[start]
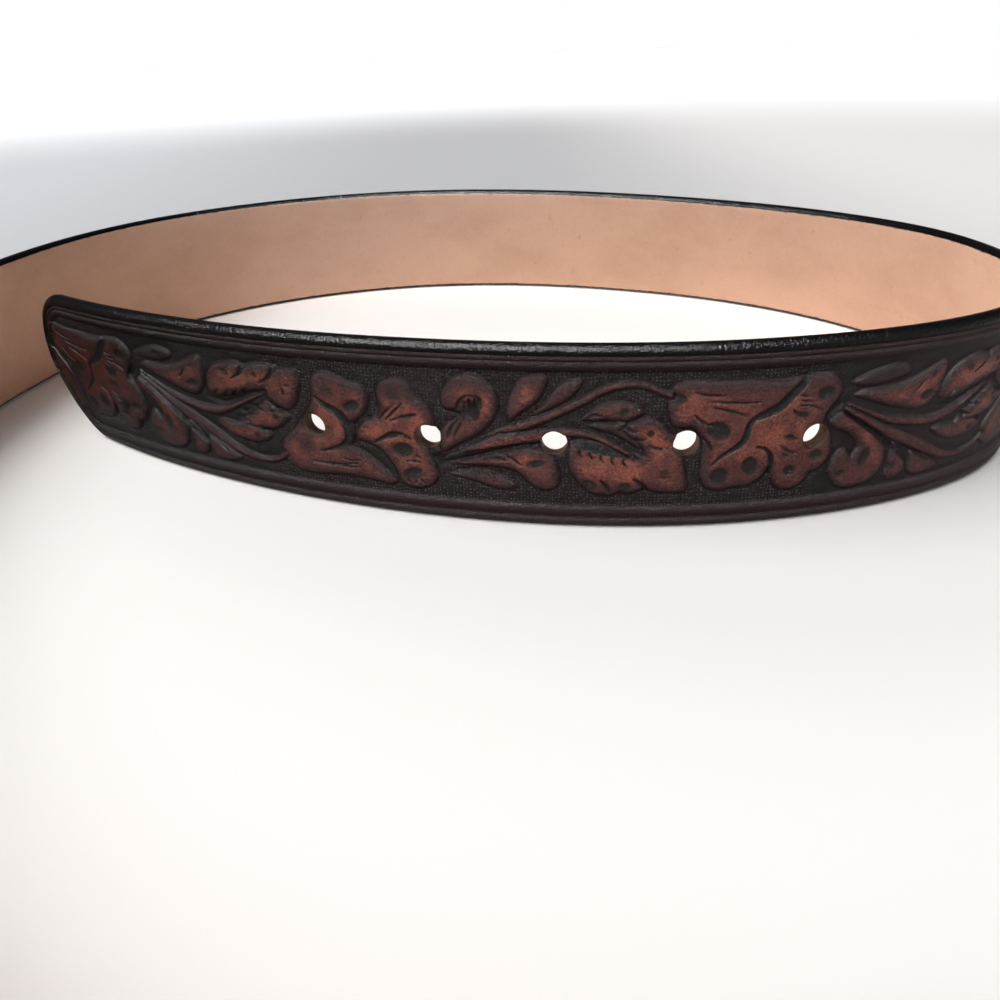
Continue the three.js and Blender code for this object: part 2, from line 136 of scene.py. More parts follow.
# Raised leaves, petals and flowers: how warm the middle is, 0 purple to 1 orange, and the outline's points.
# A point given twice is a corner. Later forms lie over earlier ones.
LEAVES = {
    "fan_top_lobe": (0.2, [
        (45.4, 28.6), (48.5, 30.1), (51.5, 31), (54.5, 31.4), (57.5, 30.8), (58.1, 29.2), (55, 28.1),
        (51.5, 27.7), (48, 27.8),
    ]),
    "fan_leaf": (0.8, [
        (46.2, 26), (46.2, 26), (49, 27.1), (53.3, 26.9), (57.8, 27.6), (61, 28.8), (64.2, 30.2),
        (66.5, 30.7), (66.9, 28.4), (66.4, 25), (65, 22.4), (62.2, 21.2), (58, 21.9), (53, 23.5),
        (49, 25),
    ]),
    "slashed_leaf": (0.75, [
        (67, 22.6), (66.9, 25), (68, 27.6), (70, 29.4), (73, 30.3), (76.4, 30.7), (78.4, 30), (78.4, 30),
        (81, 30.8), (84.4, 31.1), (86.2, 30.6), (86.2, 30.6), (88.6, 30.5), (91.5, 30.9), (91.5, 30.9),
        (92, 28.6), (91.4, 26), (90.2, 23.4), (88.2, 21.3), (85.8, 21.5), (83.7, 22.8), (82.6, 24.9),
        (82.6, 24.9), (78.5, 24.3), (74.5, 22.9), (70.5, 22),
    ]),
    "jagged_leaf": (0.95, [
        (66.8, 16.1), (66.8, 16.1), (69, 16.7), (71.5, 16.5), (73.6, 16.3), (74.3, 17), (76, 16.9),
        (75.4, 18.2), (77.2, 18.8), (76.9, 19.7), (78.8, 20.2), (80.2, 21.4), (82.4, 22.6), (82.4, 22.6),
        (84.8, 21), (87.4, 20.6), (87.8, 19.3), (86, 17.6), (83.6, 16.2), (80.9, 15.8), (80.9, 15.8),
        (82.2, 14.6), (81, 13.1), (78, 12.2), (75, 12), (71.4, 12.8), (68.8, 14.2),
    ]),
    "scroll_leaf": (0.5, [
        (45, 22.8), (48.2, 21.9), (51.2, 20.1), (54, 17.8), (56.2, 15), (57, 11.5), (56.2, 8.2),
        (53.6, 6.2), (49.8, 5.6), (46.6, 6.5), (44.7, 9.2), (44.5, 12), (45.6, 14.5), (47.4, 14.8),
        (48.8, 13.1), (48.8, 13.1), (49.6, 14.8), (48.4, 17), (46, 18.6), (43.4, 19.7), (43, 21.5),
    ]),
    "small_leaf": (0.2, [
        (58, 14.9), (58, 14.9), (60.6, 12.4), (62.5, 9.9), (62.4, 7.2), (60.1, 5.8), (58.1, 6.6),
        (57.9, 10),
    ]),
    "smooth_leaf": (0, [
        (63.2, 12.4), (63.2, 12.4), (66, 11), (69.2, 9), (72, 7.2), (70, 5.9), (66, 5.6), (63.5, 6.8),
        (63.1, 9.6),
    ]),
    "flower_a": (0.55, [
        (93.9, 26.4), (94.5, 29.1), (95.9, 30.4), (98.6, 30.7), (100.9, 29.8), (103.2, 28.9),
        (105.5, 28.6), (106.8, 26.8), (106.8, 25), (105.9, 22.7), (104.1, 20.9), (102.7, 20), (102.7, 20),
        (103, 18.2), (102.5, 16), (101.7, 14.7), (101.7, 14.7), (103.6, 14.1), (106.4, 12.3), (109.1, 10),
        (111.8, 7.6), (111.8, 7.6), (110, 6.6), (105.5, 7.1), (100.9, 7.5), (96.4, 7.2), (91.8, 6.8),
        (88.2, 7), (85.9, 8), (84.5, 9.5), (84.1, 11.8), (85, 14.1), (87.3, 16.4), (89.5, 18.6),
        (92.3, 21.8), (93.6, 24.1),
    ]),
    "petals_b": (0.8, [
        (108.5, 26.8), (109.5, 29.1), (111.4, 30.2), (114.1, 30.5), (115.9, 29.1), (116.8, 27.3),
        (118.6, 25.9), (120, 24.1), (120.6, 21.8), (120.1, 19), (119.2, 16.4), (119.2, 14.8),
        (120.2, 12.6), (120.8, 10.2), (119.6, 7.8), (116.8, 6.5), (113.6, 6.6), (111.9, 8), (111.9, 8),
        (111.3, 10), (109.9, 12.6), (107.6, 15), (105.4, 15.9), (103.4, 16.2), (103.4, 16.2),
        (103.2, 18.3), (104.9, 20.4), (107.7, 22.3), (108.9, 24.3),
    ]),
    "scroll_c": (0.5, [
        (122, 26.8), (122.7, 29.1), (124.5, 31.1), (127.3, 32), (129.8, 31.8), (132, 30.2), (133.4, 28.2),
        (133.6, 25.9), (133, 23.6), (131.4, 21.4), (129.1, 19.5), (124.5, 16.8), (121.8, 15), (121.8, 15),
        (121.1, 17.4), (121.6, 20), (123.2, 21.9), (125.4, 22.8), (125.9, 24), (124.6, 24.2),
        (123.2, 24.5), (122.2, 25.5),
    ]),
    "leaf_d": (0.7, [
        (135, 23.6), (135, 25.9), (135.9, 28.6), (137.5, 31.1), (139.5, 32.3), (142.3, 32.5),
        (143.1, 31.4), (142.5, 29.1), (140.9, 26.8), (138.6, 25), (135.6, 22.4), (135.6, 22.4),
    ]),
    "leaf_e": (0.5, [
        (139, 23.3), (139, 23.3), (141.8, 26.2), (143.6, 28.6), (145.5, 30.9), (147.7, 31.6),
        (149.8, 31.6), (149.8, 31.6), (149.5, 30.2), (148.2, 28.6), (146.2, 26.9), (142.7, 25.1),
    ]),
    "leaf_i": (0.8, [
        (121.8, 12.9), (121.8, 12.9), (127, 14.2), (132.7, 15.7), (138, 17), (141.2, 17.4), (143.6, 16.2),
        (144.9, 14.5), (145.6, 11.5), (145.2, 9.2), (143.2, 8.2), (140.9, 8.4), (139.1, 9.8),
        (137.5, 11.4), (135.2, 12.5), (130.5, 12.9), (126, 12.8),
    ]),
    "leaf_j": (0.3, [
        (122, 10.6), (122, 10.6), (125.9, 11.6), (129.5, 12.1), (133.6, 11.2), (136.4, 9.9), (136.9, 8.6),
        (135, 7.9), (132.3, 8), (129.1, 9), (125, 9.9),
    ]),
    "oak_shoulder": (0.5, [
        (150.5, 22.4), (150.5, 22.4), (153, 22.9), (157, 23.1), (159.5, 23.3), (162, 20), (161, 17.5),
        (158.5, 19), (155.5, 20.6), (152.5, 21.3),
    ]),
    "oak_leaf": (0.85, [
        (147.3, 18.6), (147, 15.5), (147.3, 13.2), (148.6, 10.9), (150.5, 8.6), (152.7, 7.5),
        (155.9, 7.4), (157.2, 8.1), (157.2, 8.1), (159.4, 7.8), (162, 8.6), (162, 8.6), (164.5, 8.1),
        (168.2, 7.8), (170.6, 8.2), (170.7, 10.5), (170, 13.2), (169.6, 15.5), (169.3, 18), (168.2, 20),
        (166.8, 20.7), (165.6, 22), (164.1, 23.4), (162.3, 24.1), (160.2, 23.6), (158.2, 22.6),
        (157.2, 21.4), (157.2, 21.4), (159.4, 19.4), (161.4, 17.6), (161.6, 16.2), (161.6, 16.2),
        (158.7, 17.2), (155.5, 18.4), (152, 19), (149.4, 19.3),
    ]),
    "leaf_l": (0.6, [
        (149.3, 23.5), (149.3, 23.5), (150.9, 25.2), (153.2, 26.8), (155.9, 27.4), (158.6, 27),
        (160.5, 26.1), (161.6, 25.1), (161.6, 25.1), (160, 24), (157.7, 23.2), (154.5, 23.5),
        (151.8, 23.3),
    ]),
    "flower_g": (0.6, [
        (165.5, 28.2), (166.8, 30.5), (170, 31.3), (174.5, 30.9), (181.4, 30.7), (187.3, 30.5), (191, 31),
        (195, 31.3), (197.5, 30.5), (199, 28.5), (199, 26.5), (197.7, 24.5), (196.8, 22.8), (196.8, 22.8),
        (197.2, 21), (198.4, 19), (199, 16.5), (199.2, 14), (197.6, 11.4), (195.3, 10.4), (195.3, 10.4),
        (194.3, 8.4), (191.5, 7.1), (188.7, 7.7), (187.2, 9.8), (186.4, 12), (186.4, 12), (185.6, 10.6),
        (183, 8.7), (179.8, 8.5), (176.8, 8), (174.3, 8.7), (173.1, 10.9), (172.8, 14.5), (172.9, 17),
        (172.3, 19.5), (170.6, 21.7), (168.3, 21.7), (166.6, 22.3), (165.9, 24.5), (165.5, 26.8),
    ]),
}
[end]
[start]
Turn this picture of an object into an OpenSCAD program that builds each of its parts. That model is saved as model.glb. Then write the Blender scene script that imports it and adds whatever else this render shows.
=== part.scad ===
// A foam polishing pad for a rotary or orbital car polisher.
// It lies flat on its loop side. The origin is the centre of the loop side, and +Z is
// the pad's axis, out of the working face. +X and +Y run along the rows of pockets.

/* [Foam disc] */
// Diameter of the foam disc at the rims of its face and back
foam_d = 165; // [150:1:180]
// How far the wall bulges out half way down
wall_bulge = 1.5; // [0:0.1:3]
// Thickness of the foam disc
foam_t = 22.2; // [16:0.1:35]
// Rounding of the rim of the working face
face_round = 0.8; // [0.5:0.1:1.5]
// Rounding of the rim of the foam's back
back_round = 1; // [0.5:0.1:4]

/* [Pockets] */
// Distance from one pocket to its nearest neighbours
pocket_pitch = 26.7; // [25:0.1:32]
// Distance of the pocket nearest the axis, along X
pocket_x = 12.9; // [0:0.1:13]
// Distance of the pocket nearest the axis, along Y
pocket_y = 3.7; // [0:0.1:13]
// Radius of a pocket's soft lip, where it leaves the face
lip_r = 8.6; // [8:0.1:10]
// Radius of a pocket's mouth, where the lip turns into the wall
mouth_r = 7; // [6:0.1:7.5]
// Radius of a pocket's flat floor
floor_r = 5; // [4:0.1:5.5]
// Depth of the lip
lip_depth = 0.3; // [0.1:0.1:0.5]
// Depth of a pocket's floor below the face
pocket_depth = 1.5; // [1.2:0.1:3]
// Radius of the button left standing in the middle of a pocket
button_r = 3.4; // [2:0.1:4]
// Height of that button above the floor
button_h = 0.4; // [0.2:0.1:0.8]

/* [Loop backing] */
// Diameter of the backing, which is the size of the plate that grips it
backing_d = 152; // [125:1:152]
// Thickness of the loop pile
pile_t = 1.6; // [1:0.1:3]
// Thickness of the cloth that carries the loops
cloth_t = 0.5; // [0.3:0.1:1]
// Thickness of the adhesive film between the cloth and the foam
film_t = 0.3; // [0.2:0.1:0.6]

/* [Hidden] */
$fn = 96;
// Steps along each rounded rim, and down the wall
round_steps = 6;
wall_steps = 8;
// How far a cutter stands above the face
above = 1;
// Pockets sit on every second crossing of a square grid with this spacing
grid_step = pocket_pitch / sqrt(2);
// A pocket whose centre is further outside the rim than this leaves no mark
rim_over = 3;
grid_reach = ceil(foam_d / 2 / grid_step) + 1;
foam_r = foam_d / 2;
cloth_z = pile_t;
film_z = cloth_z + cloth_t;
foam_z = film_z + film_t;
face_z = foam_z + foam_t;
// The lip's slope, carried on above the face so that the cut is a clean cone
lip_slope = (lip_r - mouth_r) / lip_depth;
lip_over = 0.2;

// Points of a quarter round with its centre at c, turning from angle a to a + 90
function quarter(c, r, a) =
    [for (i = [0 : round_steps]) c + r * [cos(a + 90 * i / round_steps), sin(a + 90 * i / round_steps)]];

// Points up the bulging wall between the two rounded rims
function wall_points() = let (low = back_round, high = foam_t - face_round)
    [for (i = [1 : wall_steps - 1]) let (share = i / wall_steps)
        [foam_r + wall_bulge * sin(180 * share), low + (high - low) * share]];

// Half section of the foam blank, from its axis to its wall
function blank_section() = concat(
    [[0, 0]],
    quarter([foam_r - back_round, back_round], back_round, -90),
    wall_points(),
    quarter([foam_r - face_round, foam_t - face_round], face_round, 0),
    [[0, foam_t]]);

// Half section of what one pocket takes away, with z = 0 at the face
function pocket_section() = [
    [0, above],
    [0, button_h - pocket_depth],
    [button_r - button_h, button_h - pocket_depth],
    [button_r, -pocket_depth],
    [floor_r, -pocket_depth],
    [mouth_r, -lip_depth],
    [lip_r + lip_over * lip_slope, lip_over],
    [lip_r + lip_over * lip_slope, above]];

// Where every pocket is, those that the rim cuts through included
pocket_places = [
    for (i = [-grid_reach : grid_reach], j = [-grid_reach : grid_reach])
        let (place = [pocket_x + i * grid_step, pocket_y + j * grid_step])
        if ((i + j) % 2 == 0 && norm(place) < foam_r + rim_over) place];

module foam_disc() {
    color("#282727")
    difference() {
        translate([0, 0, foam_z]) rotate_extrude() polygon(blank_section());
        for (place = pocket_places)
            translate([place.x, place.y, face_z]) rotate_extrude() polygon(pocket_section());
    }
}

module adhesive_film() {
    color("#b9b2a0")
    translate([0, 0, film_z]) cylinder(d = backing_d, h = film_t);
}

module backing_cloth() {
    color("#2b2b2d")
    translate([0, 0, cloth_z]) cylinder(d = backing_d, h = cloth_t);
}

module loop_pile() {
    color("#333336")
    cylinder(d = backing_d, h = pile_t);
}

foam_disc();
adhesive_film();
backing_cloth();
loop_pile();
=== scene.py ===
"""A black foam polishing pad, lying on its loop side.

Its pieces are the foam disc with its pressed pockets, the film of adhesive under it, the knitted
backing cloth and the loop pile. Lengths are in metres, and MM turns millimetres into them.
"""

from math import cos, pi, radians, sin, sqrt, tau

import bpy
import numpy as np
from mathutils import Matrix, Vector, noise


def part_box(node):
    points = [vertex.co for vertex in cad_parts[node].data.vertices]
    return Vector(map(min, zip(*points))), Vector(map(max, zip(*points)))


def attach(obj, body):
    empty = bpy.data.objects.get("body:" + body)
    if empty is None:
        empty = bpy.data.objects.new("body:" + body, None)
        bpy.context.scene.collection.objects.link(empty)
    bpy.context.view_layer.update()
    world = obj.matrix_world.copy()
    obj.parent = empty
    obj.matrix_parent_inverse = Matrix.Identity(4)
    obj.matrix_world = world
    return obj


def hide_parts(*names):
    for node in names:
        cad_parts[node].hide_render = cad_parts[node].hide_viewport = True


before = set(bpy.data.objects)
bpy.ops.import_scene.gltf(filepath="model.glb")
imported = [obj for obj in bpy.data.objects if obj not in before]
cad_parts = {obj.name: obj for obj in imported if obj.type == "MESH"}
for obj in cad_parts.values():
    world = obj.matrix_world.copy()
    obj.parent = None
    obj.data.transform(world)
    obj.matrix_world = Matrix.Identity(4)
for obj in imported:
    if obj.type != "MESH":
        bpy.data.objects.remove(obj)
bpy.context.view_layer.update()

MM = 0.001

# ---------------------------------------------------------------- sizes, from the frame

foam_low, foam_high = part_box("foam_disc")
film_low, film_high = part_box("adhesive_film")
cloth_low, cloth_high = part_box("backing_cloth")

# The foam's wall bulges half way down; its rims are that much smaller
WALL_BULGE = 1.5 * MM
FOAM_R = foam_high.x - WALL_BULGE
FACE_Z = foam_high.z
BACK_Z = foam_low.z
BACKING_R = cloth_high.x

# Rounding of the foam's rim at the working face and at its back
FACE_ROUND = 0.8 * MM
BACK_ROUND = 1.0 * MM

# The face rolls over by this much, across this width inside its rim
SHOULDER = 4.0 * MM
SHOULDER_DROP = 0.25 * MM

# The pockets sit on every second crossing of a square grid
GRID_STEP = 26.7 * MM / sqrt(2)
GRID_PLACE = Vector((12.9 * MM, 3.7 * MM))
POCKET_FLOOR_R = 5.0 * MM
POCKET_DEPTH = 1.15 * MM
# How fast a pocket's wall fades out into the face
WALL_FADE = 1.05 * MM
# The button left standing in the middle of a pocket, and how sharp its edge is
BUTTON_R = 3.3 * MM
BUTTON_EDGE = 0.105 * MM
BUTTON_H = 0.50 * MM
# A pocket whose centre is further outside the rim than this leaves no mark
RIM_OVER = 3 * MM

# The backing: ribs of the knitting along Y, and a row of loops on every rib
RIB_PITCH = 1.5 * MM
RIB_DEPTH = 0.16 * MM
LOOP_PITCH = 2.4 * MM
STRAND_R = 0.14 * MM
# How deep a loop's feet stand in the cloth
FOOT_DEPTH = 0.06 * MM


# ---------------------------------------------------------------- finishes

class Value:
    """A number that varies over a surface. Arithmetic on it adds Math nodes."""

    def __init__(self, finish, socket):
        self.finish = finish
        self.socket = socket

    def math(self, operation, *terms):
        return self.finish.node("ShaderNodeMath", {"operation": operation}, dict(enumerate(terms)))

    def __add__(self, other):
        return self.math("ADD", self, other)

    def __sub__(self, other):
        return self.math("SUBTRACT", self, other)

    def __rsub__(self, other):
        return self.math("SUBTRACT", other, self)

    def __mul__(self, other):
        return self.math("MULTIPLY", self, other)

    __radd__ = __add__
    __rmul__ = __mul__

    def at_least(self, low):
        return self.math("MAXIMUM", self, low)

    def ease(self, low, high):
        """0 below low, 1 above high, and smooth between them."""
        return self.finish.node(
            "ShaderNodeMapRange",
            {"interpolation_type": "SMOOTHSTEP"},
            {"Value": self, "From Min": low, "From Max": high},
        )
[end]
Will you return exactly the lines above from the one with "cuts through included" down to the one with "before = set(bpy.data.objects)", counting both as part of the range?

__Written answer__:
// Where every pocket is, those that the rim cuts through included
pocket_places = [
    for (i = [-grid_reach : grid_reach], j = [-grid_reach : grid_reach])
        let (place = [pocket_x + i * grid_step, pocket_y + j * grid_step])
        if ((i + j) % 2 == 0 && norm(place) < foam_r + rim_over) place];

module foam_disc() {
    color("#282727")
    difference() {
        translate([0, 0, foam_z]) rotate_extrude() polygon(blank_section());
        for (place = pocket_places)
            translate([place.x, place.y, face_z]) rotate_extrude() polygon(pocket_section());
    }
}

module adhesive_film() {
    color("#b9b2a0")
    translate([0, 0, film_z]) cylinder(d = backing_d, h = film_t);
}

module backing_cloth() {
    color("#2b2b2d")
    translate([0, 0, cloth_z]) cylinder(d = backing_d, h = cloth_t);
}

module loop_pile() {
    color("#333336")
    cylinder(d = backing_d, h = pile_t);
}

foam_disc();
adhesive_film();
backing_cloth();
loop_pile();
=== scene.py ===
"""A black foam polishing pad, lying on its loop side.

Its pieces are the foam disc with its pressed pockets, the film of adhesive under it, the knitted
backing cloth and the loop pile. Lengths are in metres, and MM turns millimetres into them.
"""

from math import cos, pi, radians, sin, sqrt, tau

import bpy
import numpy as np
from mathutils import Matrix, Vector, noise


def part_box(node):
    points = [vertex.co for vertex in cad_parts[node].data.vertices]
    return Vector(map(min, zip(*points))), Vector(map(max, zip(*points)))


def attach(obj, body):
    empty = bpy.data.objects.get("body:" + body)
    if empty is None:
        empty = bpy.data.objects.new("body:" + body, None)
        bpy.context.scene.collection.objects.link(empty)
    bpy.context.view_layer.update()
    world = obj.matrix_world.copy()
    obj.parent = empty
    obj.matrix_parent_inverse = Matrix.Identity(4)
    obj.matrix_world = world
    return obj


def hide_parts(*names):
    for node in names:
        cad_parts[node].hide_render = cad_parts[node].hide_viewport = True


before = set(bpy.data.objects)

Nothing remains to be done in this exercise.